Breaking News is an American Saddlebred horse who won the Saddlebred Triple Crown in 2008, meaning he won the five-gaited stake in the Lexington Junior League Horse Show, the Five-Gaited World's Grand Championship in the World's Championship Horse Show, and the five-gaited stake in the American Royal Horse Show in the same year.

Life and career
Breaking News is a chestnut gelding who was sired by The Talk of the Town and out of the mare Reedann's Cascade. He was bred by Dr. Alan Raun of Cumming, Iowa.

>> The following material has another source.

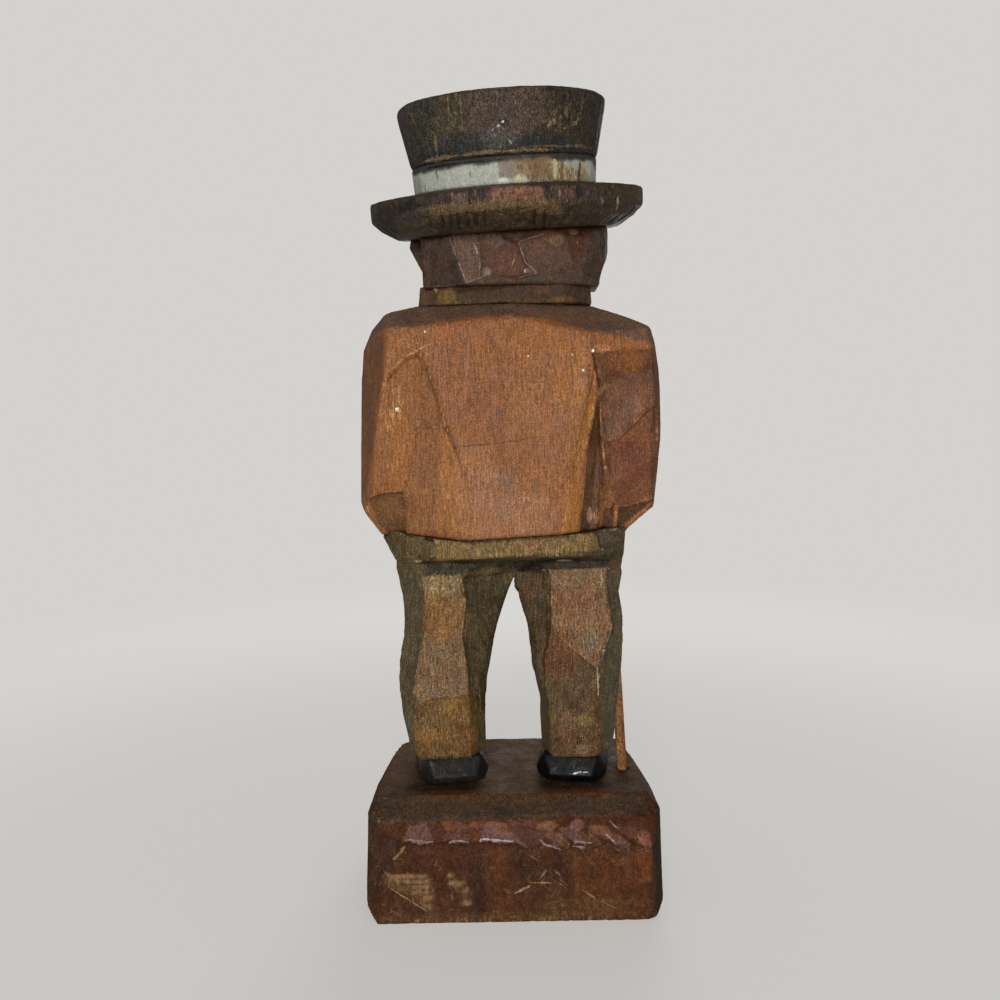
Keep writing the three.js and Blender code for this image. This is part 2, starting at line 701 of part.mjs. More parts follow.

Breaking News was trained by Peter Cowart of West Wind Stables in Statesville, North Carolina. He was bought by Beth Arndt and her granddaughter Megan McClure in 2003. In July 2008 Cowart entered him in the Lexington Junior League Horse Show, where he won the five-gaited stake. 

 
Breaking News won the Five-Gaited World's Grand Championship at the World's Championship Horse Show in late August. In November he won the five-gaited stake in the American Royal Horse Show, making him a Saddlebred Triple Crown winner; a horse who wins the American Royal, Lexington Junior League, and World's Championship Horse Shows' five-gaited stake classes in the same calendar year.
At the 2009 Saddlebred Ball, held in February, Breaking News was named the Horse of the Year.